What Are Credit Mix and Why Lenders Care
Credit mix refers to the variety of credit types in your portfolio. Credit bureaus differentiate between revolving credit (credit cards, lines of credit) and installment credit (auto loans, personal loans, mortgages). Having a healthy mix of both types demonstrates that you can manage various financial responsibilities. This diversity accounts for 10% of your credit score. Lenders view someone with multiple credit types as lower risk than someone relying solely on credit cards, even if the total credit amounts are the same.
Building Revolving Credit
Revolving credit includes credit cards and home equity lines of credit. It's called "revolving" because you can borrow, repay, and borrow again up to your credit limit. These accounts are essential for establishing credit history, as they're easy to obtain and allow regular payment demonstrations.
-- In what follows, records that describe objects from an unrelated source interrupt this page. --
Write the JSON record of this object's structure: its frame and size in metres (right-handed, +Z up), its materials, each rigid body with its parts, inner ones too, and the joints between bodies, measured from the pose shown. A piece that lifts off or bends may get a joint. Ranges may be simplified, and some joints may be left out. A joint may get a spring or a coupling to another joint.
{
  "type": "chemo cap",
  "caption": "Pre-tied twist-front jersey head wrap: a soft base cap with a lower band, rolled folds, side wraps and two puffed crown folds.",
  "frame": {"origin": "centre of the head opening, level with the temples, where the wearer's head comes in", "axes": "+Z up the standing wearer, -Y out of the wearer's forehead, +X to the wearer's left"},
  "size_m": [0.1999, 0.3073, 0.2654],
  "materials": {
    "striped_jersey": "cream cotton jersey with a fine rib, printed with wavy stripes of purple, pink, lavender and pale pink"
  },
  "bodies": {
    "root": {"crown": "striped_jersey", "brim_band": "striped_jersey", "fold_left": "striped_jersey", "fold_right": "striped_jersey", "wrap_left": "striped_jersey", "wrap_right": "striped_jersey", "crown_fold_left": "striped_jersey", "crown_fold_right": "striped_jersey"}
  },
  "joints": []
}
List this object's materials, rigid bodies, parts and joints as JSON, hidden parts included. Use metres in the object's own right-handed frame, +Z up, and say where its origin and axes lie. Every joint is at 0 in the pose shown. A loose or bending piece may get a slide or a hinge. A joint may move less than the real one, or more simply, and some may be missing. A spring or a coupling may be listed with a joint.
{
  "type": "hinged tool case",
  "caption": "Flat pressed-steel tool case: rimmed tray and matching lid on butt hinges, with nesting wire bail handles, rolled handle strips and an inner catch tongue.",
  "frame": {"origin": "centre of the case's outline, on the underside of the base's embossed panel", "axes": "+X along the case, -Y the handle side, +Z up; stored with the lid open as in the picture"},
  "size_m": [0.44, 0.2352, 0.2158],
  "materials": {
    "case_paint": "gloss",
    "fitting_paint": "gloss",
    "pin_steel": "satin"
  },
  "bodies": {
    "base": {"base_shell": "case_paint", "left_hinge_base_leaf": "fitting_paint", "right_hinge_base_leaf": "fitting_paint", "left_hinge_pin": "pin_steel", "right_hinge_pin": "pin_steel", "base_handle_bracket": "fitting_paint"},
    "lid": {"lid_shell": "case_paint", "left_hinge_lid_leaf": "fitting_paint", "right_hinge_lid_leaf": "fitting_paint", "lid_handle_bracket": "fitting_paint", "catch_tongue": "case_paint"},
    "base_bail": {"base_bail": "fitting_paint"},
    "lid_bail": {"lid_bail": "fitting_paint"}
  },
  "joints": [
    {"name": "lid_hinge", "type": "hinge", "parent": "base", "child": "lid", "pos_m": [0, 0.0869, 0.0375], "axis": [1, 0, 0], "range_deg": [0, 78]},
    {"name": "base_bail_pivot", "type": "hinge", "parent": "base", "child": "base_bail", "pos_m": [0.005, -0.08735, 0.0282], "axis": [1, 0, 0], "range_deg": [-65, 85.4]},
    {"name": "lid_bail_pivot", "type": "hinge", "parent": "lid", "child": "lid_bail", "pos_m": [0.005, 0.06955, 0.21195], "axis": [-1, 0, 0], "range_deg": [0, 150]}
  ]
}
If you don't have any credit cards, starting with a secured card is the fastest way to establish revolving credit. Using one or two cards responsibly for everyday purchases is ideal for building this component of your credit portfolio.
Adding Installment Credit to Your Portfolio
Installment credit involves fixed payments over a set period. Auto loans, personal loans, and mortgages all fall into this category. If you only have credit cards and want to improve your credit mix, a small personal loan can help. Some credit unions offer credit-builder loans specifically designed for people working to improve their scores. You borrow a small amount, make monthly payments, and the loan helps establish installment payment history. While this adds a hard inquiry to your report (temporary impact), the long-term benefit to credit mix is worth it.
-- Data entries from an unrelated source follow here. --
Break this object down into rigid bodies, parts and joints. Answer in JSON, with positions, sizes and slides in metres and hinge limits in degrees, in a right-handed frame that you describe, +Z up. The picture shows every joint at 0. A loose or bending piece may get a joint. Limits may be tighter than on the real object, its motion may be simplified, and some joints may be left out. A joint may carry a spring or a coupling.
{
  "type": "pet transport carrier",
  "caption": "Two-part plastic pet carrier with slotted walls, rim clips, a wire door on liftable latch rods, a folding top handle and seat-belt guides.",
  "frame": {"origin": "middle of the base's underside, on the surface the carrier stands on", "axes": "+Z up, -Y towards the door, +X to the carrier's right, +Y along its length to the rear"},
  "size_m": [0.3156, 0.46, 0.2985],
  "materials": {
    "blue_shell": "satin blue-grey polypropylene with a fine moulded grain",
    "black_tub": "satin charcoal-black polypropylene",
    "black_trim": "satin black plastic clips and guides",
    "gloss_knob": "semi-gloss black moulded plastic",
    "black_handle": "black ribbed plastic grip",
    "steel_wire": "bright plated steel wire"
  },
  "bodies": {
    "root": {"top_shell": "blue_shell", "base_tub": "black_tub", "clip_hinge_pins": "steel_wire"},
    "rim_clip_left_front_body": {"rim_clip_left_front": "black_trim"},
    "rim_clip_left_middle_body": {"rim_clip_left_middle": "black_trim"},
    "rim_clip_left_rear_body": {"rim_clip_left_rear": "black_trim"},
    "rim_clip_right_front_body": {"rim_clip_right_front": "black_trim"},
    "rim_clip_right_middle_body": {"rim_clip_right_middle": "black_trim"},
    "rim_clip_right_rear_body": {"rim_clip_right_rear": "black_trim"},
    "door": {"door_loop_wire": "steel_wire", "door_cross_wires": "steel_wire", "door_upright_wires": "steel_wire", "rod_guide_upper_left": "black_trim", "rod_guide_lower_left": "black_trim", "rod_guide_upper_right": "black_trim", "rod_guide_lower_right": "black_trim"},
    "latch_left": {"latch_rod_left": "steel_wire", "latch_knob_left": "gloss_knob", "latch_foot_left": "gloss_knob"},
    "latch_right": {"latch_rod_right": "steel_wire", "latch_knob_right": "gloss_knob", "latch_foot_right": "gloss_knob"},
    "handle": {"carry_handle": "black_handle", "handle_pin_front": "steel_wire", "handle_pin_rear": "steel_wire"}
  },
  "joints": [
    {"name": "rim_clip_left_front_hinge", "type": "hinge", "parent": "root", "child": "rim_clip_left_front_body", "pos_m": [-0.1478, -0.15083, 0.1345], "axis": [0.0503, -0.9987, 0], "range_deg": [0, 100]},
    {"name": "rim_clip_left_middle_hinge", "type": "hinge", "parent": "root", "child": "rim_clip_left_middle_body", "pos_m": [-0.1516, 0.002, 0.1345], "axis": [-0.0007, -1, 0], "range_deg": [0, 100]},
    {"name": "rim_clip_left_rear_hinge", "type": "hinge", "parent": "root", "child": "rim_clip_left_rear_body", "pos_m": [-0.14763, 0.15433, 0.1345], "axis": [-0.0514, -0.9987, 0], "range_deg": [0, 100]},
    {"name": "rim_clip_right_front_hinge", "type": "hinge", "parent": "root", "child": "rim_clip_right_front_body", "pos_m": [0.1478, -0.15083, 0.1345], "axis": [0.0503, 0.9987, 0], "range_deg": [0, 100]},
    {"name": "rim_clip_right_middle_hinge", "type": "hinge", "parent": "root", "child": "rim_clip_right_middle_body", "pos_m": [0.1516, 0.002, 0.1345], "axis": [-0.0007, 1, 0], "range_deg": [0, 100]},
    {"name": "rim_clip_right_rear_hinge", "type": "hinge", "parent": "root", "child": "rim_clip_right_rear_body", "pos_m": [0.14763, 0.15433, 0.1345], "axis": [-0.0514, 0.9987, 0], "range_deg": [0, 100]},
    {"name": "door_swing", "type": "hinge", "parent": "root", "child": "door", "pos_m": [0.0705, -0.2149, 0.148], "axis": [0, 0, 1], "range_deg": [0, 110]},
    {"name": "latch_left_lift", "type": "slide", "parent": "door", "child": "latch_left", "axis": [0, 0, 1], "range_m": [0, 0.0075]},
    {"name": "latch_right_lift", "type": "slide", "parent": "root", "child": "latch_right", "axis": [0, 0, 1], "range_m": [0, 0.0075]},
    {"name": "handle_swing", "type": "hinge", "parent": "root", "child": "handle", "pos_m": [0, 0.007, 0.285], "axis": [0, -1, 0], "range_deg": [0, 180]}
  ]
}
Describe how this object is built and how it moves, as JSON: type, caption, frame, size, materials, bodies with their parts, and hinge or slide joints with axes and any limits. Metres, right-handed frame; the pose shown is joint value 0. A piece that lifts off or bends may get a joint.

Mortgage as the Ultimate Credit Builder
Once you've built your score to 700+, getting a mortgage actually further strengthens your credit profile. Mortgage payments demonstrate responsible management of substantial installment debt. The mortgage's positive payment history contributes heavily to your score. Additionally, having successfully managed diverse credit types—revolving and installment—shows sophisticated financial management. For California homebuyers, this progression from credit cards to mortgage is a natural and beneficial journey.
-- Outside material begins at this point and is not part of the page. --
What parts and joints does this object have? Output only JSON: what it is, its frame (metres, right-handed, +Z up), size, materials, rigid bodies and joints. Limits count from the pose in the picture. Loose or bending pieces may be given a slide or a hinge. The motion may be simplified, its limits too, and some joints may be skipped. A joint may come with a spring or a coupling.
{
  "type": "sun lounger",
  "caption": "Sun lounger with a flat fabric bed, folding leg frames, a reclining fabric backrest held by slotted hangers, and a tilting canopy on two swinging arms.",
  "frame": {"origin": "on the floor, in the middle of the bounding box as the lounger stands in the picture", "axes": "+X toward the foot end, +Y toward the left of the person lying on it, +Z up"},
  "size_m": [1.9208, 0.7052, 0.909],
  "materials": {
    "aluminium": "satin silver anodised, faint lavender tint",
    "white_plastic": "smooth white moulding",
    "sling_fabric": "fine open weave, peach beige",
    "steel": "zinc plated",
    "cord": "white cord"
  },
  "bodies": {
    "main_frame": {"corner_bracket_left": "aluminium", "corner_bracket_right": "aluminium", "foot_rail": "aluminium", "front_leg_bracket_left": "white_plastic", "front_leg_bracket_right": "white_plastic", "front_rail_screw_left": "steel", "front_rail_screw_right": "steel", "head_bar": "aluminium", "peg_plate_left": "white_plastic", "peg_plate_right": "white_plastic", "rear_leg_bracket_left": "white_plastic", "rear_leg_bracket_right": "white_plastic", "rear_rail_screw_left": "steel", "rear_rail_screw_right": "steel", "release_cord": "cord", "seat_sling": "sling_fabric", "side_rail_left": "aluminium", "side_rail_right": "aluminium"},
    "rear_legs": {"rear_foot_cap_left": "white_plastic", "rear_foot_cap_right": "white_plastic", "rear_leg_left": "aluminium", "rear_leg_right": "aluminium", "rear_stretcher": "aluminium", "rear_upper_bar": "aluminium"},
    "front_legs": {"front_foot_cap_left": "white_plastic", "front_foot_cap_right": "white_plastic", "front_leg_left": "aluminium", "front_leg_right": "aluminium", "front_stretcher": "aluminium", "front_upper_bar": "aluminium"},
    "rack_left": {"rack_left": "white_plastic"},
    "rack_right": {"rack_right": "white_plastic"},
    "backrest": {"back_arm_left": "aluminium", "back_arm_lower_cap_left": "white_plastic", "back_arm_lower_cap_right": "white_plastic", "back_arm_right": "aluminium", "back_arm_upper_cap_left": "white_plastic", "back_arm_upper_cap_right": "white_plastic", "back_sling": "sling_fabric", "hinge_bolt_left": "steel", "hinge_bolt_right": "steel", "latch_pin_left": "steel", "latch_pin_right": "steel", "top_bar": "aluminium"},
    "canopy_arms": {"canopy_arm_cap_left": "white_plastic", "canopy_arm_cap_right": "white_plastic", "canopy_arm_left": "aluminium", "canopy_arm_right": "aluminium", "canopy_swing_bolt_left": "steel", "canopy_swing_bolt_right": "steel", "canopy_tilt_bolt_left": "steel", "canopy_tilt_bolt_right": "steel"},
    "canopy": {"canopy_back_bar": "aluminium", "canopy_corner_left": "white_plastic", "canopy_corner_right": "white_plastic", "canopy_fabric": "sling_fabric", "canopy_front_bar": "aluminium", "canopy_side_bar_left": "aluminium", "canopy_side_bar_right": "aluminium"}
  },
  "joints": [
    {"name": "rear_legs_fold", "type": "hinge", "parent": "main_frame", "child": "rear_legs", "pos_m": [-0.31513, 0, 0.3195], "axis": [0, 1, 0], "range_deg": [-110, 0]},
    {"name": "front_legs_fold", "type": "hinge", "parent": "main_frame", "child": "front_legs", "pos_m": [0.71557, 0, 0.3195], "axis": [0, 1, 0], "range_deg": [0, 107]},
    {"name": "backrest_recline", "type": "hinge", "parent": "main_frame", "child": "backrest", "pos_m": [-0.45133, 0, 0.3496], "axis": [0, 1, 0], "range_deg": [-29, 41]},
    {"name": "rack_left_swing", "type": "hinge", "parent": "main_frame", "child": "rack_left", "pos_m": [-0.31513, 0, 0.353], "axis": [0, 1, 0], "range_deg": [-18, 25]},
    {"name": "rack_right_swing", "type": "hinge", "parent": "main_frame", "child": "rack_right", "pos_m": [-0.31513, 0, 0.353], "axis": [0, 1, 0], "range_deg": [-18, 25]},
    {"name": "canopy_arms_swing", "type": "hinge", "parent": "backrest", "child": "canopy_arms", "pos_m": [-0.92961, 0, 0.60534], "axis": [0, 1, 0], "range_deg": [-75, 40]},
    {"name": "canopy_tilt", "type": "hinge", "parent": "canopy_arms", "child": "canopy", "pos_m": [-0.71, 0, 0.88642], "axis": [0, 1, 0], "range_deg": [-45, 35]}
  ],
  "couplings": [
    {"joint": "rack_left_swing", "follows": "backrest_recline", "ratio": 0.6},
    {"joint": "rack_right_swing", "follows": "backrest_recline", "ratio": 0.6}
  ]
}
Balancing Credit Mix Without Overextending
While credit mix is beneficial, avoid opening accounts you don't need just to improve this score component. Each new account creates a hard inquiry, temporarily lowering your score. New accounts also reduce your average account age. The benefit of improved credit mix should outweigh these temporary costs. Only add installment accounts if you genuinely need them or if they serve a dual purpose—like a personal loan that also provides funds you actually need.